Now, with some departures along the defensive line, he has to start being a consistent, every-down force for the Rebels.
Nkemdiche has all the tools to be an elite player. His size makes him an every-down option at the position. He has shown the ability to hold the edge, even against double-teams, allowing teammates to fill the void and make plays. He also has the power to push the pocket with a bull rush and force the quarterback into waiting teammates.
For the rising sophomore, it will be all about consistency and continuing to expand his role. Although Nkemdiche will not be the pass-rushing force of other players, having a complete defensive end, in a land populated by specialists, is a major benefit.
Many people expected linebacker Reuben Foster to be the highlight of the Crimson Tide's 2013 signing class. Then the season started, and it was A'Shawn Robinson, the defensive end, who became the Tide's biggest impact true freshman. Robinson, who was listed as either an offensive or defensive tackle during recruiting, came in and played lights-out football for Alabama.
Robinson is another 3-4 defensive end who has the size and power to occupy multiple blockers and who allows his linebackers to scrap and fill holes. Listed at 320 pounds, Robinson is a massive mountain of man who would play inside for most teams, but has the athleticism to play at the 5-technique in 3-4 looks.
The big, fluid athlete is a problem for offensive tackles, as he truly has the size to control the line of scrimmage and force the issue. This year, expect Robinson to develop further as he increases his role in the Alabama defense.
In 2013, Leonard Williams played as a 3-4 end, operating largely with one-gap principles. Williams took to the move quickly and continued to dominate out of the new defensive sets. Now, with another new coordinator at USC, the rising junior will be shifting again for the 2014 season.
Justin Wilcox is the new defensive mind at USC, and he brings his brand of defense to the land of Troy. Williams is a special player who is capable of making both the 3-4 and 4-3 work from different positions. Wilcox will figure out a way to fit him into the new system this spring.
In 3-4 looks and in the hybrid 4-3 schemes, Williams will be an edge player who can squeeze the pocket as well as disengage to get to the quarterback. In the more true 4-3 looks, his athleticism allows him to slide down into the defensive tackle spot and still create disruption from the interior.

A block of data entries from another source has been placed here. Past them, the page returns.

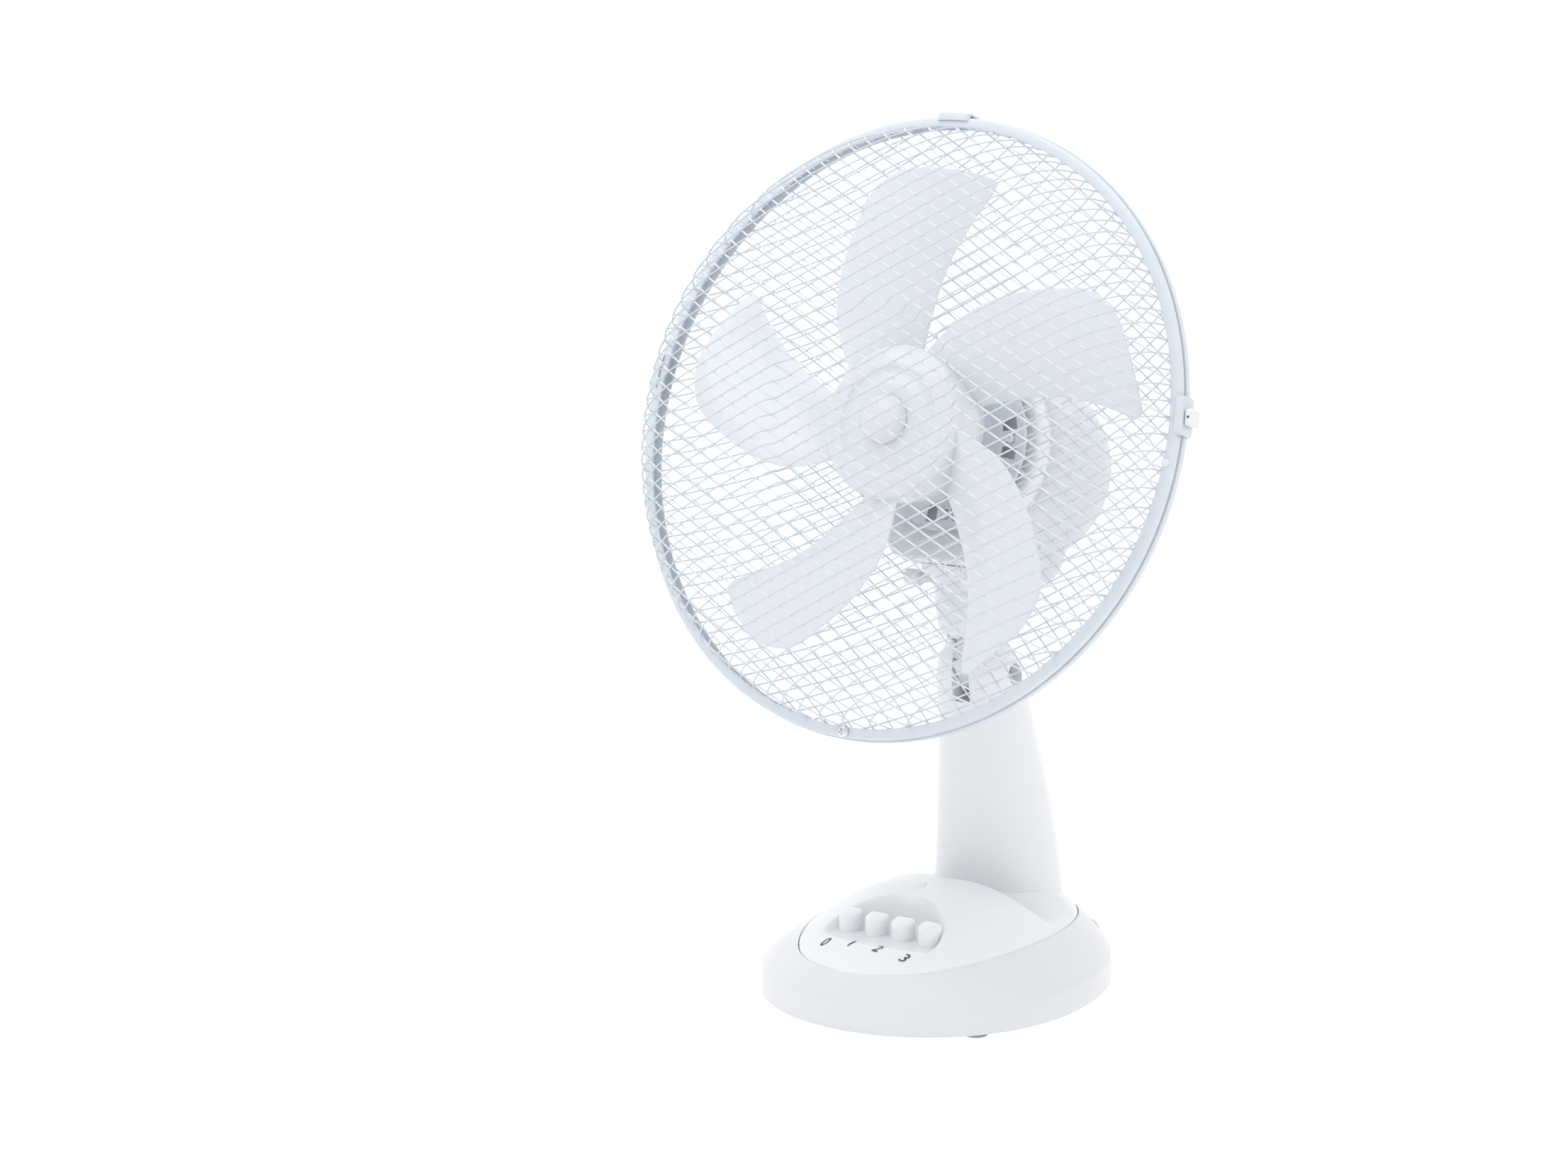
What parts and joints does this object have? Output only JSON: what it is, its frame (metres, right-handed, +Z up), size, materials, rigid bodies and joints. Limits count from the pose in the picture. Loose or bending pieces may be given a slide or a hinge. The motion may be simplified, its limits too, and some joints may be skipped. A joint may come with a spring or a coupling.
{
  "type": "desk fan",
  "caption": "Oscillating desk fan on an oval base with piano keys, a tapered pillar, a round wire guard and a wide-bladed rotor.",
  "frame": {"origin": "on the floor, under the middle of the fan's bounding box", "axes": "+Z up, air leaves towards -Y, +X to the fan's left as it faces the user"},
  "size_m": [0.4451, 0.2995, 0.62],
  "materials": {
    "white_plastic": "satin moulded",
    "blade_plastic": "polished moulded",
    "coated_wire": "powder coated",
    "coated_steel": "powder coated",
    "zinc_steel": "zinc plated",
    "cast_alloy": "as cast",
    "laminations": "stacked sheet",
    "copper": "enamelled wire",
    "bronze": "sintered",
    "grey_rubber": "matt",
    "nylon": "satin moulded"
  },
  "bodies": {
    "base": {"base_shell": "white_plastic", "base_plate": "white_plastic", "base_screw_1": "zinc_steel", "base_screw_2": "zinc_steel", "base_screw_3": "zinc_steel", "base_screw_4": "zinc_steel", "foot_1": "grey_rubber", "foot_2": "grey_rubber", "foot_3": "grey_rubber", "foot_4": "grey_rubber", "cord_grommet": "grey_rubber", "control_cover": "white_plastic", "switch_block": "nylon", "pillar": "white_plastic", "tilt_bolt": "zinc_steel", "tilt_nut": "zinc_steel"},
    "off_key": {"key_off": "white_plastic"},
    "low_key": {"key_low": "white_plastic"},
    "medium_key": {"key_medium": "white_plastic"},
    "high_key": {"key_high": "white_plastic"},
    "neck": {"neck": "white_plastic", "tilt_bracket": "coated_steel", "swivel_bush": "bronze"},
    "lock": {"lock_knob": "white_plastic"},
    "head": {"end_bell_front": "cast_alloy", "end_bell_rear": "cast_alloy", "stator_core": "laminations", "winding_front": "copper", "winding_rear": "copper", "bearing_front": "bronze", "bearing_rear": "bronze", "swivel_pin": "zinc_steel", "gearbox_case": "cast_alloy", "rear_housing": "white_plastic", "front_housing": "white_plastic", "front_rim": "coated_steel", "rear_rim": "coated_steel", "front_mesh": "coated_wire", "rear_mesh": "coated_wire", "rear_disc": "coated_steel", "motor_nose": "white_plastic", "guard_nut": "white_plastic", "clip_top": "coated_steel", "clip_right": "coated_steel", "clip_left": "coated_steel", "guard_screw": "zinc_steel"},
    "rotor": {"motor_shaft": "zinc_steel", "rotor_core": "laminations", "fan_blade": "blade_plastic", "spinner": "white_plastic"},
    "crank": {"worm_wheel": "nylon"},
    "link": {"crank_link": "zinc_steel"},
    "clutch": {"clutch_knob": "white_plastic"},
    "latch": {"rim_latch": "white_plastic"}
  },
  "joints": [
    {"name": "off_press", "type": "slide", "parent": "base", "child": "off_key", "axis": [0, 0, -1], "range_m": [0, 0.004], "stiffness_N_per_m": 400, "springref_m": -0.001},
    {"name": "low_press", "type": "slide", "parent": "base", "child": "low_key", "axis": [0, 0, -1], "range_m": [0, 0.004], "stiffness_N_per_m": 400, "springref_m": -0.001},
    {"name": "medium_press", "type": "slide", "parent": "base", "child": "medium_key", "axis": [0, 0, -1], "range_m": [0, 0.004], "stiffness_N_per_m": 400, "springref_m": -0.001},
    {"name": "high_press", "type": "slide", "parent": "base", "child": "high_key", "axis": [0, 0, -1], "range_m": [0, 0.004], "stiffness_N_per_m": 400, "springref_m": -0.001},
    {"name": "head_tilt", "type": "hinge", "parent": "base", "child": "neck", "pos_m": [0, 0.0482, 0.222], "axis": [1, 0, 0], "range_deg": [-8, 24]},
    {"name": "lock_turn", "type": "hinge", "parent": "neck", "child": "lock", "pos_m": [-0.04, 0.0287, 0.288], "axis": [1, 0, 0], "range_deg": [-180, 180]},
    {"name": "head_swing", "type": "hinge", "parent": "neck", "child": "head", "pos_m": [0, 0.0654, 0.37184], "axis": [0, 0.3123, 0.95], "range_deg": [-35, 35]},
    {"name": "rotor_spin", "type": "hinge", "parent": "head", "child": "rotor", "pos_m": [0, -0.0467, 0.4087], "axis": [0, -0.95, 0.3123], "continuous": true},
    {"name": "crank_turn", "type": "hinge", "parent": "head", "child": "crank", "pos_m": [0, 0.0901, 0.36372], "axis": [0, 0.3123, 0.95], "range_deg": [-55.5, 55.5]},
    {"name": "link_turn", "type": "hinge", "parent": "crank", "child": "link", "pos_m": [0, 0.07594, 0.36837], "axis": [0, 0.3123, 0.95], "range_deg": [-91, 91]},
    {"name": "clutch_pull", "type": "slide", "parent": "head", "child": "clutch", "axis": [0, 0.3123, 0.95], "range_m": [0, 0.006]},
    {"name": "latch_swing", "type": "hinge", "parent": "head", "child": "latch", "pos_m": [0.2198, -0.03808, 0.43492], "axis": [0, -0.95, 0.3123], "range_deg": [0, 60]}
  ],
  "couplings": [
    {"joint": "crank_turn", "follows": "head_swing", "ratio": 1.5714},
    {"joint": "link_turn", "follows": "head_swing", "ratio": -2.5714}
  ]
}
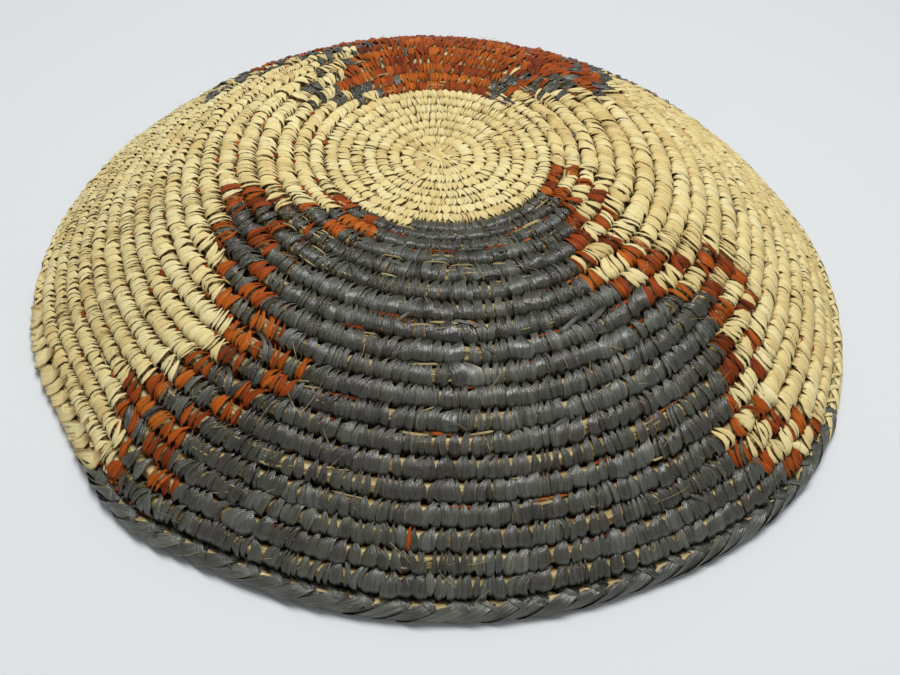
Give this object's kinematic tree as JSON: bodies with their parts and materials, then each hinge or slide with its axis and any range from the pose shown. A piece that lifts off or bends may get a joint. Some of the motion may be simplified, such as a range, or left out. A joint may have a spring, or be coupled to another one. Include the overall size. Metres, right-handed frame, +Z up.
{
  "type": "coiled basket bowl",
  "caption": "Shallow round bowl of coiled grass rows sewn with palm strips in stepped dark, rust and natural fields, standing base up on its bound rim.",
  "frame": {"origin": "middle of the rim, on the surface that the rim stands on", "axes": "+Z up through the base, which is uppermost; -Y towards the middle of the dark field; +X to the right of it"},
  "size_m": [0.4214, 0.4214, 0.0818],
  "materials": {
    "natural_palm": "dry undyed palm strip, faint sheen",
    "dark_palm": "dyed charcoal palm strip, slight sheen",
    "rust_palm": "dyed rust palm strip, slight sheen",
    "grass_bundle": "dull dry grass stems"
  },
  "bodies": {
    "root": {"start_knot": "natural_palm", "base_coil": "grass_bundle", "wall_coil": "grass_bundle", "rim_coil": "grass_bundle", "natural_base_stitches": "natural_palm", "dark_front_upper": "dark_palm", "dark_front_lower": "dark_palm", "rust_back_upper": "rust_palm", "rust_back_lower": "rust_palm", "natural_left_upper": "natural_palm", "natural_left_lower": "natural_palm", "natural_right_upper": "natural_palm", "natural_right_lower": "natural_palm", "rim_braid_dark_front": "dark_palm", "rim_braid_natural_left": "natural_palm", "rim_braid_natural_right": "natural_palm", "rim_braid_rust_back": "rust_palm"}
  },
  "joints": []
}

The junior has the skills to be a high-level outside, or inside, player who makes plays behind the line of scrimmage.
Other Notable Defensive Ends Returning
Nationally, there are certainly other names to watch at the defensive end position. In the SEC, Trey Flowers at Arkansas and Carl Lawson from Auburn are two names fans should know as they set up to have big 2014 campaigns. Out west, Eddie Vanderdoes at UCLA, Tony Washington from Oregon and Hau'oli Kikaha at Washington appear ready to make splashes in the Pac-12.
Martin Ifedi is back to do damage at Memphis, and Shawn Oakman is looking to build on his success at Baylor playing on the edge. There are plenty of high-level defensive ends returning to the game, and as bodies mature and players get more field time, expect the emergence of new athletes once the fall hits and the snaps are live.